For the as yet uninitiated, Libre Office is a freely available alternative to the popular Microsoft Office suite.
Now if you’re looking for Sharepoint, you’re in the wrong place. But if you want a good word processor or spreadsheet application at a infinitely cheaper price (i.e. free!) then look no further.
However, we have come across a teensy weensy bug that’s a little bit frustrating – so we’re giving you the heads up now so you can avoid it.

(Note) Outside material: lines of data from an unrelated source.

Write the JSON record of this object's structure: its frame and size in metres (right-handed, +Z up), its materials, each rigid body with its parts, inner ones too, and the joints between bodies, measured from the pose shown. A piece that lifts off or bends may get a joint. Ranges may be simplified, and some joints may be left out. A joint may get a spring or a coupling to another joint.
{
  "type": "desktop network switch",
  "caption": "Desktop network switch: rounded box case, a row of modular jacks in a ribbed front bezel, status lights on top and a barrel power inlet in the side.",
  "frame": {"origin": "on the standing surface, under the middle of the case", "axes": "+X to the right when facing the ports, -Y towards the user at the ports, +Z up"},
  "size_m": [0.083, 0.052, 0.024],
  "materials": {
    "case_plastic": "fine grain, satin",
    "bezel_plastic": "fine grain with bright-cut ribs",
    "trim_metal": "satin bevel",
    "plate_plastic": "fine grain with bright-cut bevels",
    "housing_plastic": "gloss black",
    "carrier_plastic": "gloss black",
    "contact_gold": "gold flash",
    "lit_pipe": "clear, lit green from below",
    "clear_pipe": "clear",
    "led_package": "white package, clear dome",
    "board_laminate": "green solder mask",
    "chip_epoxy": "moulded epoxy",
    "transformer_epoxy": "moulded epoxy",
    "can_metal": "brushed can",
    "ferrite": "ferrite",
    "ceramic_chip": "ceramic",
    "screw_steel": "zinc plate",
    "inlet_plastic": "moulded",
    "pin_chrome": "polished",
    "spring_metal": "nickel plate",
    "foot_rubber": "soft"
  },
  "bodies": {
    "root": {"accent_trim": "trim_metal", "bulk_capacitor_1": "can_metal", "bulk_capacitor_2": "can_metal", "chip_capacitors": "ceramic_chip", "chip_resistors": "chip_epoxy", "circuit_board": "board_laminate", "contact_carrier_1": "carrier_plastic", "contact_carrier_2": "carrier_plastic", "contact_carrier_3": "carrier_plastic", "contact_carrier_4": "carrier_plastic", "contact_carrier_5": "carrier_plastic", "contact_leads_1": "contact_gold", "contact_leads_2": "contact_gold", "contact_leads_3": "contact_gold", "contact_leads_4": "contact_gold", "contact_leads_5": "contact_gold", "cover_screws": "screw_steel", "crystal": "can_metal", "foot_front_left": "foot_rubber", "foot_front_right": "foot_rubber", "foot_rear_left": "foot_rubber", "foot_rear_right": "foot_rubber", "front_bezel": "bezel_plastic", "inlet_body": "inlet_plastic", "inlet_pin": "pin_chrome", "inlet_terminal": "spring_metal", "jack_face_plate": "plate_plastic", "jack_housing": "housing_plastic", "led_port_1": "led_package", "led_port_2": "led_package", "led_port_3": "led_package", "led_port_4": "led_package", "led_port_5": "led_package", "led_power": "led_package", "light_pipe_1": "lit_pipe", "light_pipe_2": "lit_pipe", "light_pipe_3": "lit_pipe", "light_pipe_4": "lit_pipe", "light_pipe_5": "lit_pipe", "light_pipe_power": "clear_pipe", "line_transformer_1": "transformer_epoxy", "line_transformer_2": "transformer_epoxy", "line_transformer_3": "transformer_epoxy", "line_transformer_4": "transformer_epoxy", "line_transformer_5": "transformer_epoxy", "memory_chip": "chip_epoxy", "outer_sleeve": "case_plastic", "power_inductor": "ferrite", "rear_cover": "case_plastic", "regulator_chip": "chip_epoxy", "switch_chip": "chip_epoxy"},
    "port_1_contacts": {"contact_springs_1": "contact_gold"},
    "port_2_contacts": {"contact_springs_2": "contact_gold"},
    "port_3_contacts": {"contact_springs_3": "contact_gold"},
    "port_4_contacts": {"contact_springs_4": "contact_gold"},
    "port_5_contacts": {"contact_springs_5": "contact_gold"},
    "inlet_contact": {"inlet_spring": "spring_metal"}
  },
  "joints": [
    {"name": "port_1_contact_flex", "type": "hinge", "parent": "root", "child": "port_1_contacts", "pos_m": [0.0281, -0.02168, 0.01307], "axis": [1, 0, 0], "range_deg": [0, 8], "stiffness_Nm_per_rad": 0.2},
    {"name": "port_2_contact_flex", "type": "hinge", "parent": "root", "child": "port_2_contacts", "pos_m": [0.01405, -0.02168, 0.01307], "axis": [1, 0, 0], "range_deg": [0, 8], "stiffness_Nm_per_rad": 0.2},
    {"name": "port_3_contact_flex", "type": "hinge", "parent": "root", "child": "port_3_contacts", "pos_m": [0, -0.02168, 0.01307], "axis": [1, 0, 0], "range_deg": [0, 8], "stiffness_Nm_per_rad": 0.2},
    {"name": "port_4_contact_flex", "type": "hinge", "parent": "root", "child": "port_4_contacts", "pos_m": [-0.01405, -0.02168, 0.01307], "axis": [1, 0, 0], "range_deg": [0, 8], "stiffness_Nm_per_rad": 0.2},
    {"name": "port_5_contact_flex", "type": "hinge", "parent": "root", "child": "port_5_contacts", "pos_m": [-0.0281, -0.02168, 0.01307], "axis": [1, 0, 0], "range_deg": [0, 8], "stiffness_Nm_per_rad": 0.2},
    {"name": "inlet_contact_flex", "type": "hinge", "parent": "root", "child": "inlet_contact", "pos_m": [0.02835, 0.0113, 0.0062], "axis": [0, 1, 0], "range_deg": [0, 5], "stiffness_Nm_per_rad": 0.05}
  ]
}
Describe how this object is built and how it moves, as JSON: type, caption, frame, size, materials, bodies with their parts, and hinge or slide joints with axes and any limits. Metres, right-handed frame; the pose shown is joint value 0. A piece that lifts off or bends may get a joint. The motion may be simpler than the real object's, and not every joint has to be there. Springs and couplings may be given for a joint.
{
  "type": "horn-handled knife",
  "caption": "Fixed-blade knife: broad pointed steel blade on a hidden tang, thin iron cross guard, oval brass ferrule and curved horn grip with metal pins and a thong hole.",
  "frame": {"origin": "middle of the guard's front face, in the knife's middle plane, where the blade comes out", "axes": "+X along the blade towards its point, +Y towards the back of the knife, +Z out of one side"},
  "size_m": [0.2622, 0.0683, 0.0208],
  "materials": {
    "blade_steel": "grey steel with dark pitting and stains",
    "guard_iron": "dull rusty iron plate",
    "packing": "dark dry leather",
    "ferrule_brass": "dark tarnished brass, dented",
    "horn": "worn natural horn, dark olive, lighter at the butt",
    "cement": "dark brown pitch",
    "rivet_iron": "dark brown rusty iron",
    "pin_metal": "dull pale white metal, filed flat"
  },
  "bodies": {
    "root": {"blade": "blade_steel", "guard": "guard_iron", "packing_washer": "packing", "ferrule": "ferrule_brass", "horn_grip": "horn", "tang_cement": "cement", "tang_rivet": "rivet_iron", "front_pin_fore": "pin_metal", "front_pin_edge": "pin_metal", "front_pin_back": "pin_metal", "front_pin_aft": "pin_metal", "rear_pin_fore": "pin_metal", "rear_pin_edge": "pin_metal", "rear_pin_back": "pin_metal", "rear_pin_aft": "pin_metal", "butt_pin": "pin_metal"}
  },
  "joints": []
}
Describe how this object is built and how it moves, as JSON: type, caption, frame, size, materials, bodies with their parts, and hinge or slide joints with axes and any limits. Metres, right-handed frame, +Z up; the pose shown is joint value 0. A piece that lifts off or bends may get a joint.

When using Calc, Libre Office’s answer to Excel, you’ll probably find now and then that you want to copy a whole column and paste it over on another column. Calc has the look and feel of Excel, so just as you would do there, you click the cell letter heading:
Once selected, you can then press CTRL + C (or right click, copy) to copy the column. After you’ve done this, you’ll notice the familiar dancing dashed line around the area (in this case the column) that you’ve copied:
Now there are two ways you could approach the next step. First you might select the first cell of the column where you want to move the data to:
But another way that will be familiar to many spreadsheet users is selecting the column itself – just as we did before we copied the last column, by clicking on the column header letter and selecting the whole target column:
But whatever you do, don’t do it! Well the select part is OK, but if you’ve selected the whole of the target column as in the image above, do not, under any circumstances press CTRL – V (or paste) now! Doing so will almost immediately crash Libre Office 5 Calc. If you leave it a little longer, it may well even crash your computer.
So just to be safe, when copying one column to the other, make sure you use the first cell selection method and not the column selection method.
It’s a little bug and it’s a bit annoying if you do it accidentally (which hopefully after this heads up you won’t do now!). Hopefully, it’ll be fixed in Libre Office 6 – we’ll let you know when we find out!